Please give the listing again in its entirety, exactly as written.

[start]

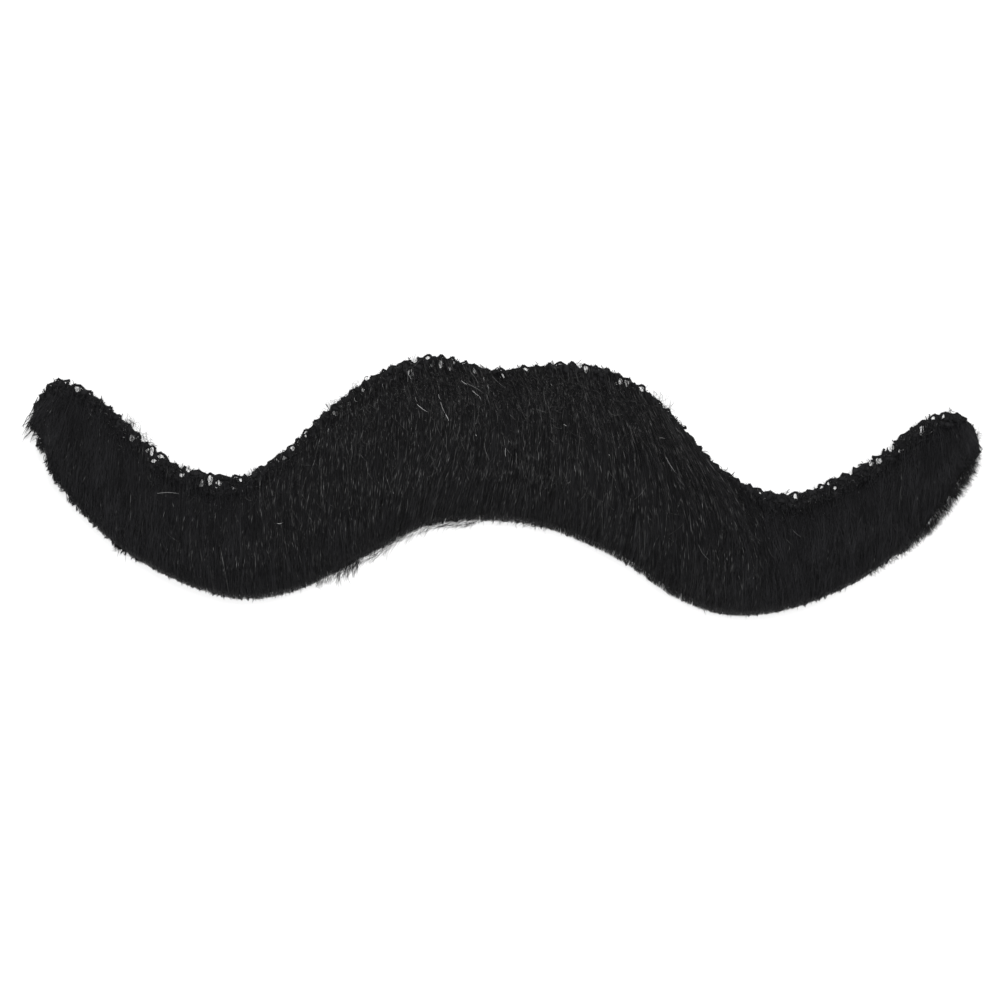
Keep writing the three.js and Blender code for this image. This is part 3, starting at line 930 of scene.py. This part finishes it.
# Loose and curly hair


def curly(x, y, heading, length, curl, knots):
    """Curved hairs in the plane from their roots, (n, k) places along x and y."""
    t = np.linspace(0, 1, knots)[None]
    angle = heading[:, None] + curl[:, None] * t
    step = (length / (knots - 1))[:, None]
    across = np.cos(angle[:, 1:]) * step
    upward = np.sin(angle[:, 1:]) * step
    begin = np.zeros((len(x), 1))
    return (
        x[:, None] + np.concatenate([begin, np.cumsum(across, 1)], 1),
        y[:, None] + np.concatenate([begin, np.cumsum(upward, 1)], 1),
    )


def arch(count, knots, highest, rng):
    """How far curls rise along their length."""
    t = np.linspace(0, 1, knots)[None]
    return rng.uniform(0, highest, (count, 1)) * np.sin(t * math.pi * rng.uniform(0.5, 1, (count, 1)))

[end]

• [Response below]
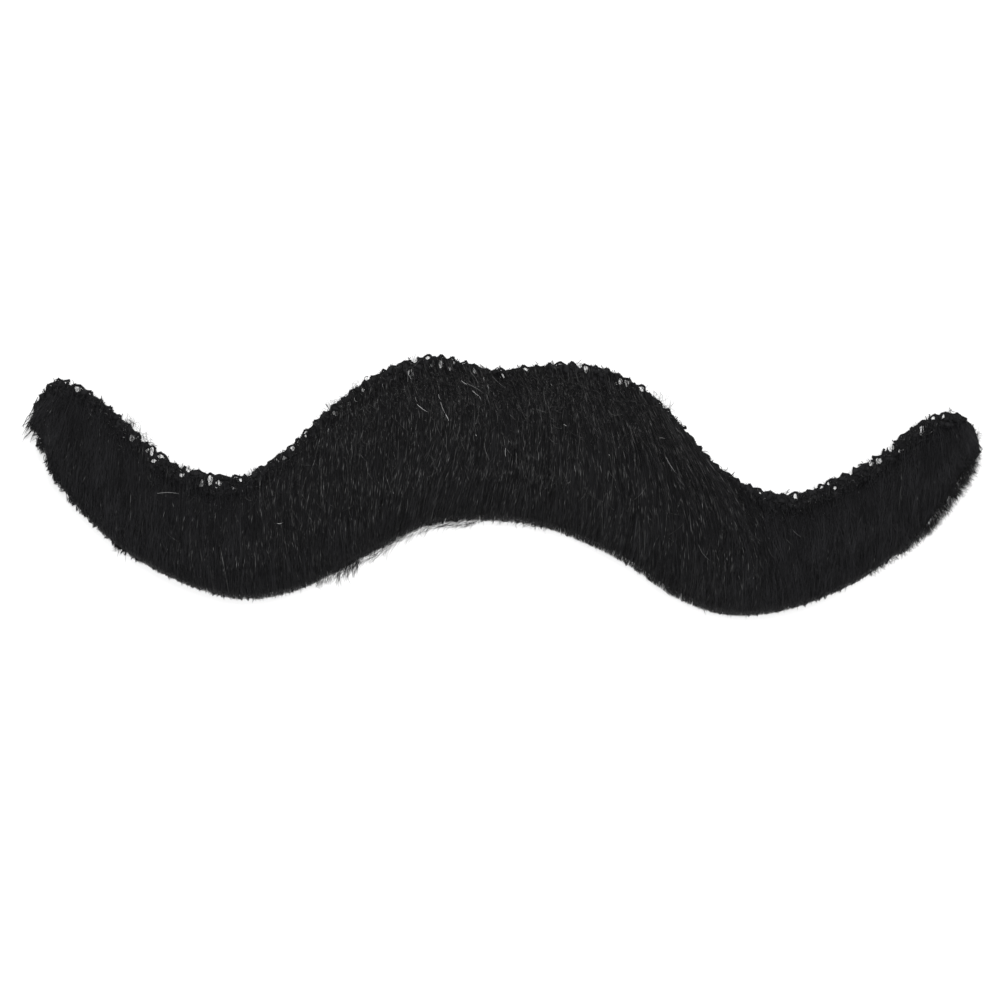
Keep writing the three.js and Blender code for this image. This is part 3, starting at line 930 of scene.py. This part finishes it.
# Loose and curly hair


def curly(x, y, heading, length, curl, knots):
    """Curved hairs in the plane from their roots, (n, k) places along x and y."""
    t = np.linspace(0, 1, knots)[None]
    angle = heading[:, None] + curl[:, None] * t
    step = (length / (knots - 1))[:, None]
    across = np.cos(angle[:, 1:]) * step
    upward = np.sin(angle[:, 1:]) * step
    begin = np.zeros((len(x), 1))
    return (
        x[:, None] + np.concatenate([begin, np.cumsum(across, 1)], 1),
        y[:, None] + np.concatenate([begin, np.cumsum(upward, 1)], 1),
    )


def arch(count, knots, highest, rng):
    """How far curls rise along their length."""
    t = np.linspace(0, 1, knots)[None]
    return rng.uniform(0, highest, (count, 1)) * np.sin(t * math.pi * rng.uniform(0.5, 1, (count, 1)))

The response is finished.